The following properties shall be specified in values.yaml (even if PV is created by cluster admin).
-
stagingStorageType
-
authMechanism
-
awsBucketName
-
awsBucketRegion
-
awsBucketPrefix
-
awsBucketDelimiter
-
awsAccessKey
-
awsSecretKey
-
stagingAwsS3SecretName
For more information on these parameters, see Commonly Used Properties
-
This feature is compatible only with Continuous Compliance engines v20.0.0 and above.
-
The stagingStorageType must be set as AWS_S3
-
The following two authentication mechanisms to connect to S3 bucket from the Continuous Compliance engine are supported:
-
Instance profile based authentication (AWS_ROLE)
-
Access and secret key based authentication (AWS_SECRET)
-
-
If authMechanism is set as AWS_ROLE, an IAM instance profile, granting access to the S3 bucket, must be attached to the EC2 instances of the Hyperscale Compliance engine (or to the EKS cluster in case of EKS deployment) and the Continuous Compliance engines. For further details, refer to this AWS Knowledge Center article.
-
If authMechanism is set as AWS_SECRET, either of the following information shall be provided:
-
stagingAwsS3SecretName : Name of the Kubernetes secret that holds awsAccessKey and awsSecretKey information. It can be created by cluster admin using command line as follows:
Copykubectl create secret generic <secret-name> --from-literal=accessKeyId=<bucketAccessKeyId> --from-literal=secretAccessKey=<bucketSecretAccessKey> -
awsAccessKey and awsSecretKey : Hyperscale Orchestrator will use these values and automatically create a generic secret.
-
Using AWS S3 Bucket as Staging Area (Optional for File Connector)

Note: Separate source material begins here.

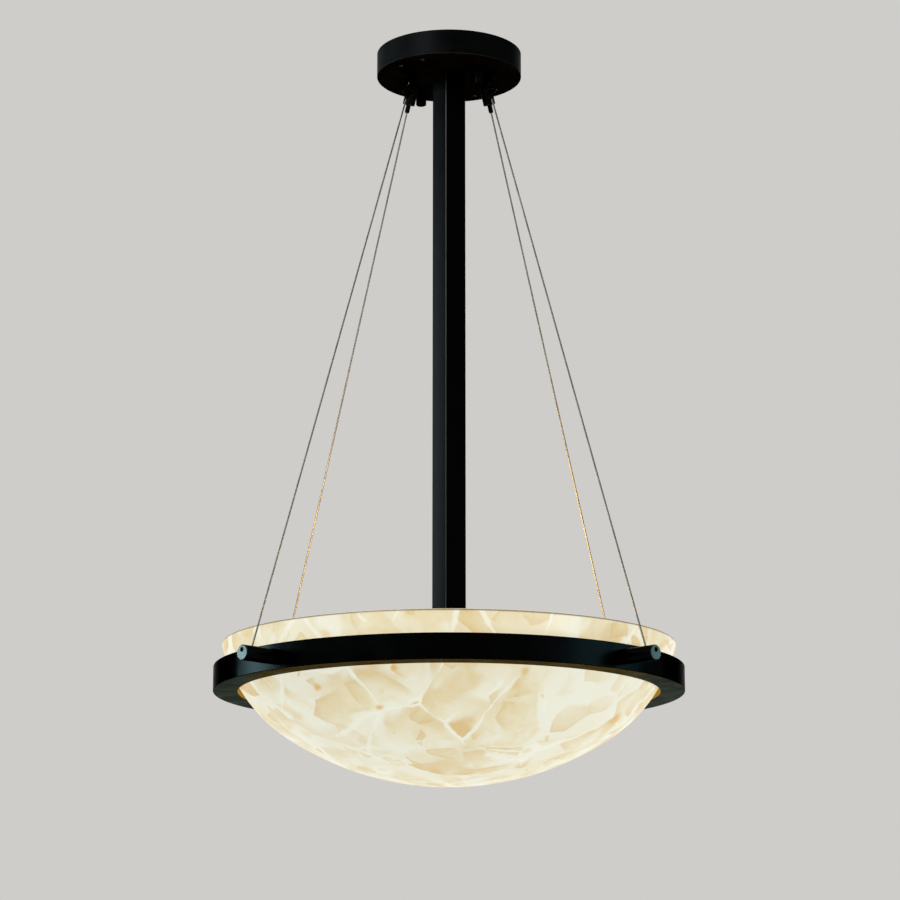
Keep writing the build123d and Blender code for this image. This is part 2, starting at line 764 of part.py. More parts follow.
# ---------------------------------------------------------------- bowl
with BuildPart() as bowl:
    with BuildSketch(Plane.XZ):
        with BuildLine():
            bowl_outline(0, rim_z)
        make_face()
    revolve(axis=Axis.Z)
    with BuildSketch(Plane.XZ):
        with BuildLine():
            bowl_outline(bowl_wall, rim_z)
        make_face()
    revolve(axis=Axis.Z, mode=Mode.SUBTRACT)
    rim_edges = bowl.edges().filter_by(GeomType.CIRCLE).group_by(Axis.Z)[-1]
    fillet(rim_edges, bowl_rim_rounding)
keep(bowl.part, "bowl")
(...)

To use an AWS S3 bucket as the staging area, the File Connector must be configured with the PySpark writer. AWS S3–based staging is supported only when the writer is set to PySpark.

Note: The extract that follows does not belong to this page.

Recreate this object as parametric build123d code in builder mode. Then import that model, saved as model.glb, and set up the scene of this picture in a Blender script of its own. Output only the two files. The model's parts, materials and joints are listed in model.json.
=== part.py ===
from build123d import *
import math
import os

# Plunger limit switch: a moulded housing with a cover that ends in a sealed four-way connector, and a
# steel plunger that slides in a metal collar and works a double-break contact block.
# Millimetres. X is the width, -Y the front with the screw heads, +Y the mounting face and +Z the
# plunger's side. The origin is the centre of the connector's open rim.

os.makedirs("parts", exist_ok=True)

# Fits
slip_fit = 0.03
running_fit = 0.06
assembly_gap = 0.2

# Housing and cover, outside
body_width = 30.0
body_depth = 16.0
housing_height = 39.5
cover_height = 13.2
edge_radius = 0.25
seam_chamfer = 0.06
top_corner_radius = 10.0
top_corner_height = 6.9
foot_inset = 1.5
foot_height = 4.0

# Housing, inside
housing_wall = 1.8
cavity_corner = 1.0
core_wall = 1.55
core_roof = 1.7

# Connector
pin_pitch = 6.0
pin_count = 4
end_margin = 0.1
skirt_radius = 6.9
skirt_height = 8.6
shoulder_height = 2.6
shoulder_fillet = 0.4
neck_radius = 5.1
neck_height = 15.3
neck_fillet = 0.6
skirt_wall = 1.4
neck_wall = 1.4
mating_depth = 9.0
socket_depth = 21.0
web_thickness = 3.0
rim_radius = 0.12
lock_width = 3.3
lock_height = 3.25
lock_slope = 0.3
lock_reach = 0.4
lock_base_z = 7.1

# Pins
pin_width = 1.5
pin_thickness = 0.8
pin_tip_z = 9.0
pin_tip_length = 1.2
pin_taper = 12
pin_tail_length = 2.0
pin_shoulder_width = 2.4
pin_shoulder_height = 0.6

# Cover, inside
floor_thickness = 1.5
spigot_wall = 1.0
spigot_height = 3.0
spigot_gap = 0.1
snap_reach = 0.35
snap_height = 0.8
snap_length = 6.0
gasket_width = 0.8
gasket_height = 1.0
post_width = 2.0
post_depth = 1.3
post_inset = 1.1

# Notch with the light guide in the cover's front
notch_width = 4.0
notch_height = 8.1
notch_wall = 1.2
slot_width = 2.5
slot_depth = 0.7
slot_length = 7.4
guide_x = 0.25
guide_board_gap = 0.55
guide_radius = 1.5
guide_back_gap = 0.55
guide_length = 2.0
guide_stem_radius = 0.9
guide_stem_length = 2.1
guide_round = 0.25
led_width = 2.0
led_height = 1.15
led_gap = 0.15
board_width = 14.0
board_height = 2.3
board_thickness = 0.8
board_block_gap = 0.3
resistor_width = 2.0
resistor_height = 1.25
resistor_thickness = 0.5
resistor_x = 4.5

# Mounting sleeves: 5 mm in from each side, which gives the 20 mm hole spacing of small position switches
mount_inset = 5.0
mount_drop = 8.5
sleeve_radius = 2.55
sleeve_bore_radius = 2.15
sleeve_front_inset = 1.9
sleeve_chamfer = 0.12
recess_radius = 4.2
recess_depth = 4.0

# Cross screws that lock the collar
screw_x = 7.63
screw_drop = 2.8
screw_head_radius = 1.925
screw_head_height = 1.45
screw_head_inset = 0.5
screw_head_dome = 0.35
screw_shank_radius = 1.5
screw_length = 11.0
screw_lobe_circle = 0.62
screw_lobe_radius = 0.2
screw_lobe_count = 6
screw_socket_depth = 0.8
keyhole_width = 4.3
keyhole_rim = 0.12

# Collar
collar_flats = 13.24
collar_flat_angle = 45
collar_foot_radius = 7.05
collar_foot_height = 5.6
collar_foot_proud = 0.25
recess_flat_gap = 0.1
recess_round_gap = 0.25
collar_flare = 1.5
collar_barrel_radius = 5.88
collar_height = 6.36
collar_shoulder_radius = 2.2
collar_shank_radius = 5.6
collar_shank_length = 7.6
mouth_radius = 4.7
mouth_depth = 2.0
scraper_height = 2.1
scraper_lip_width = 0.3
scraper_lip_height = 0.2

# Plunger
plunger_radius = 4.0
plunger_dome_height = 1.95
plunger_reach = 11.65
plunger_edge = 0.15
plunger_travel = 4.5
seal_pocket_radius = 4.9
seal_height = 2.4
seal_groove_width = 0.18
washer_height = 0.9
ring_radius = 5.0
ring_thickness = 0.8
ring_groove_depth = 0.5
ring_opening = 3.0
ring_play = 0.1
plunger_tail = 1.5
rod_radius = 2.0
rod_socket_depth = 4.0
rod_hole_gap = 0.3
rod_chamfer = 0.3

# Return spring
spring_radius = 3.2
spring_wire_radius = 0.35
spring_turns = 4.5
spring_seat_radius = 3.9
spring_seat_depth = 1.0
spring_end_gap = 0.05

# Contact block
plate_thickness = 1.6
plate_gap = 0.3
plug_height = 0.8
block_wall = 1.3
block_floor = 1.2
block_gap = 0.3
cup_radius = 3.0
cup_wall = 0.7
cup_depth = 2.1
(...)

To enable AWS S3 as the staging area, set the following parameter in the values-file-connector.yaml file:
useS3URIStagingArea: true
When this option is enabled, the File Connector uses the S3 URI–based staging mechanism instead of CSI-based staging for file operations.
Switching between CSI-based staging and S3 URI–based staging is controlled through the useS3URIStagingArea configuration parameter.